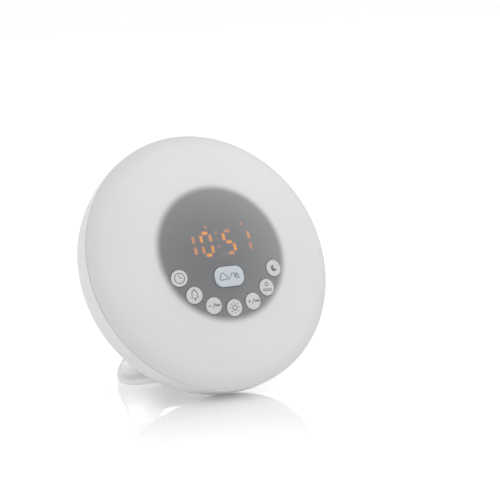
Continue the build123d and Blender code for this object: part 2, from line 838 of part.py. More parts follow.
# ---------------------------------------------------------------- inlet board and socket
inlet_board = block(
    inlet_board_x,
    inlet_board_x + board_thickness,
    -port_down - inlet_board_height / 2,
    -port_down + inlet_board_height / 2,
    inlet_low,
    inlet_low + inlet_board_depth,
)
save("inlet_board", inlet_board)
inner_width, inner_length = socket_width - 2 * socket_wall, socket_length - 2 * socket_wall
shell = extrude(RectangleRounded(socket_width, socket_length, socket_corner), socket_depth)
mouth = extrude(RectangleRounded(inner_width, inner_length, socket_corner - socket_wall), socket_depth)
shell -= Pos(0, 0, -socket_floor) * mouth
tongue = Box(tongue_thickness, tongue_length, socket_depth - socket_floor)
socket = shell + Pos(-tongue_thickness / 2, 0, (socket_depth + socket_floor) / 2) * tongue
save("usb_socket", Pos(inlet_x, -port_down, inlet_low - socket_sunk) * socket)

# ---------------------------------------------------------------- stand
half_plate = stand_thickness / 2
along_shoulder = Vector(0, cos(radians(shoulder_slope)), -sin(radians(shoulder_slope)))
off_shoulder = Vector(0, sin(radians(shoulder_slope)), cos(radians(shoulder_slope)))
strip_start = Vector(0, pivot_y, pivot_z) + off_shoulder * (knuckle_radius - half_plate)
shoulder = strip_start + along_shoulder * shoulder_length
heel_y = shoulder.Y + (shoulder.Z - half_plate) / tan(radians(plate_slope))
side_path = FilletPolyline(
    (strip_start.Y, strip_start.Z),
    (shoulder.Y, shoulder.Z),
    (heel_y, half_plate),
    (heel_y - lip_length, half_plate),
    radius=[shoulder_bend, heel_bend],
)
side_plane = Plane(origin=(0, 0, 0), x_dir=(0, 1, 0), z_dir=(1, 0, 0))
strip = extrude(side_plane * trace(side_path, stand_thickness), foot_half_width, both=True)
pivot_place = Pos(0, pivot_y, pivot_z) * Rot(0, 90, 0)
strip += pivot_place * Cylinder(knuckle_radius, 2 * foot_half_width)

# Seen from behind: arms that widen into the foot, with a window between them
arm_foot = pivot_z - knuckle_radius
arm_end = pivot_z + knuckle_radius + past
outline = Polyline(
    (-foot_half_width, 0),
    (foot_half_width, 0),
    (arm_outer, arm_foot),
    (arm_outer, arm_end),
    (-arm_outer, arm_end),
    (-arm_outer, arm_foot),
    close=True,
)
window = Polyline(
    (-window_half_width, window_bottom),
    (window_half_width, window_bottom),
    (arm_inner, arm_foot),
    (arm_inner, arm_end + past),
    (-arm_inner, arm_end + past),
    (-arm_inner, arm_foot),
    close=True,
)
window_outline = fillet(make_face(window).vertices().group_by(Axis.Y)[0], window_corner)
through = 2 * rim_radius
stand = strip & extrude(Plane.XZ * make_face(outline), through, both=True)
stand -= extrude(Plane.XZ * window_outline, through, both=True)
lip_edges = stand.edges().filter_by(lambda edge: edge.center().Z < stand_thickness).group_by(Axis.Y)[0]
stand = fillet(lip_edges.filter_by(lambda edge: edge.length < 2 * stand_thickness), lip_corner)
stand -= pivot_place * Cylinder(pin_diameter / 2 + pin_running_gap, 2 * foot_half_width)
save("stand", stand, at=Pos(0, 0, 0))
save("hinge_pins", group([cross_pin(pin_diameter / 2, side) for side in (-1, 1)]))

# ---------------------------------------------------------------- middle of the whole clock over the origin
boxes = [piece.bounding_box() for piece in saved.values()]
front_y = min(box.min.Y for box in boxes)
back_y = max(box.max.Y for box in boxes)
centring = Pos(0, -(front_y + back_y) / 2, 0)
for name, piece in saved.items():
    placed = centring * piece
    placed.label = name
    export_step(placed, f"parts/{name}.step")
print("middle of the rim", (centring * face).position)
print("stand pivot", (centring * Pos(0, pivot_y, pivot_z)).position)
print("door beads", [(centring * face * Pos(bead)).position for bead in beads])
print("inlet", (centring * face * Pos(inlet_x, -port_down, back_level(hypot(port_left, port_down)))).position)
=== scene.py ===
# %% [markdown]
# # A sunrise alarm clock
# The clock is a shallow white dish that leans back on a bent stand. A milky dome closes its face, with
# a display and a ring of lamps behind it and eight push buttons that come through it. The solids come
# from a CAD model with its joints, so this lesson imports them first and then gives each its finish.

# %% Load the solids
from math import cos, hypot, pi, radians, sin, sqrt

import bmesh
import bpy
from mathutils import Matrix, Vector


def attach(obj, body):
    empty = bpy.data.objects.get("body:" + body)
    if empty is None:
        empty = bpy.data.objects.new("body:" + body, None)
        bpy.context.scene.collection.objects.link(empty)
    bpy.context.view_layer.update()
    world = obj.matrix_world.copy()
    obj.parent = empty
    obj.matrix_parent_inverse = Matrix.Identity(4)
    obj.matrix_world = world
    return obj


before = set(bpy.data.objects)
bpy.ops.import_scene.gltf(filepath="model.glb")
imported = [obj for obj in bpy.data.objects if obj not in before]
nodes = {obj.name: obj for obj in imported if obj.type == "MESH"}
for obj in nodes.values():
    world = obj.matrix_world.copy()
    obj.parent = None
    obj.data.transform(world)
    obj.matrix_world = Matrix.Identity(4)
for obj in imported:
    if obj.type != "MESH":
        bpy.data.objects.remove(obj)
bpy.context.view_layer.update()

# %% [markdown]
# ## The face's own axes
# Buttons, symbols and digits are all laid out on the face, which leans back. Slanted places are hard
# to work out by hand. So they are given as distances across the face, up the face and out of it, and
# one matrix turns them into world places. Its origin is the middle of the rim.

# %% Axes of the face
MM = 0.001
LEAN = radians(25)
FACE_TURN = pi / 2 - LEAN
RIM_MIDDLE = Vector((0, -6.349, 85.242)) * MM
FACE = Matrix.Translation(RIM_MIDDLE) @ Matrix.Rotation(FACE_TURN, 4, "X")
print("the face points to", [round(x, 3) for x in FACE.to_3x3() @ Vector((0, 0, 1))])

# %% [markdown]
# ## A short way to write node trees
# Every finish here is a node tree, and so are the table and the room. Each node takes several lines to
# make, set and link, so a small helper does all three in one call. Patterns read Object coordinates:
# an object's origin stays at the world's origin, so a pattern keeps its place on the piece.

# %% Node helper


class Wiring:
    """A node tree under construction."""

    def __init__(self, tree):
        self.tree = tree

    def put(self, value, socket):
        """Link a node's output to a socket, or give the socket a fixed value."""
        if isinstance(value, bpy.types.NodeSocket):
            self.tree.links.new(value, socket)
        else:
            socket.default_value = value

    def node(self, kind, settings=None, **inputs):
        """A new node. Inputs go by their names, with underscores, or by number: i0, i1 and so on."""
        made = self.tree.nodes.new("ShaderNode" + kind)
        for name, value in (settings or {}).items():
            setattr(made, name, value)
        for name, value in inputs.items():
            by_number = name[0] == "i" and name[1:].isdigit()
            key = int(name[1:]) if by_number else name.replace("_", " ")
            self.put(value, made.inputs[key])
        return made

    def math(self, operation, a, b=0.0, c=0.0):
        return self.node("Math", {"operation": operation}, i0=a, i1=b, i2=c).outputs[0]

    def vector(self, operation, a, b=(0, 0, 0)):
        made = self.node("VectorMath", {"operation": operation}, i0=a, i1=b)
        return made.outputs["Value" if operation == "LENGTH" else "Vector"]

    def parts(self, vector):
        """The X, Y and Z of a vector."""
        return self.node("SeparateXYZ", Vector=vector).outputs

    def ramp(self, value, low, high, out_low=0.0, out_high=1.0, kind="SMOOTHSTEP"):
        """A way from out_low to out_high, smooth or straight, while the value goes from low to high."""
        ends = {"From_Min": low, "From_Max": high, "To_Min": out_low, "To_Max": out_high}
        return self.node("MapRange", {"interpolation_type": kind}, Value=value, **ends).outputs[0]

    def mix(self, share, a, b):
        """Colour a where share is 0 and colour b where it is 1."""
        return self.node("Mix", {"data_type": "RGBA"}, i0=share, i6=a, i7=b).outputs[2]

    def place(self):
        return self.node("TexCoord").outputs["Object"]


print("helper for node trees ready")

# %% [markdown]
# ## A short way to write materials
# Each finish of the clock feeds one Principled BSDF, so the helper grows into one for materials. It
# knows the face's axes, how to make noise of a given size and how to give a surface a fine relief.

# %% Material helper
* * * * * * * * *
*Exercise*. Identify the lines that hold the word "this". Copy every one of them.

*Task response*.
Continue the build123d and Blender code for this object: part 2, from line 838 of part.py. More parts follow.
# from a CAD model with its joints, so this lesson imports them first and then gives each its finish.